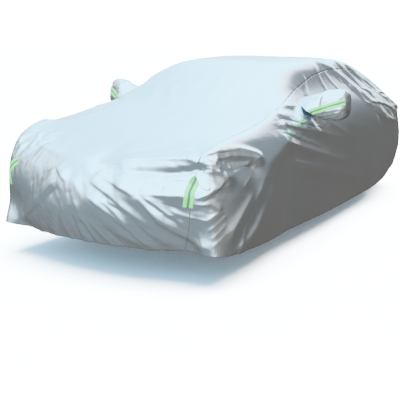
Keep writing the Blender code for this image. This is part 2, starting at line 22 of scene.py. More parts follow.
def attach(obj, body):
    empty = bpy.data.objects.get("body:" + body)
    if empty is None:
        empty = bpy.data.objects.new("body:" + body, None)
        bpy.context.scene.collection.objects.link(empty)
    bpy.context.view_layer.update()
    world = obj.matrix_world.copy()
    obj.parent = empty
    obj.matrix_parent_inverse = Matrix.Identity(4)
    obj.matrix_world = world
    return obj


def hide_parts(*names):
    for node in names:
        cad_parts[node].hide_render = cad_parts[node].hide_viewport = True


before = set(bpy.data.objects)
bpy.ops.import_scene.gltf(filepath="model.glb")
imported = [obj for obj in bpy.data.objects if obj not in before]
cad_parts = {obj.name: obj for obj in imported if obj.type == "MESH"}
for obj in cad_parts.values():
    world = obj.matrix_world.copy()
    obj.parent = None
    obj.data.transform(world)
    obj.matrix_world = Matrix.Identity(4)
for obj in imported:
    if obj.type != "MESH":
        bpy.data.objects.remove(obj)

━━━━━━━━━━━━━━━━━━━━

» EXERCISE INSTRUCTIONS
Beginning at the line that contains "imported = [obj", retype each line of the listing up to and including the last one, exactly as it stands, and nothing else.

» ANSWER
imported = [obj for obj in bpy.data.objects if obj not in before]
cad_parts = {obj.name: obj for obj in imported if obj.type == "MESH"}
for obj in cad_parts.values():
    world = obj.matrix_world.copy()
    obj.parent = None
    obj.data.transform(world)
    obj.matrix_world = Matrix.Identity(4)
for obj in imported:
    if obj.type != "MESH":
        bpy.data.objects.remove(obj)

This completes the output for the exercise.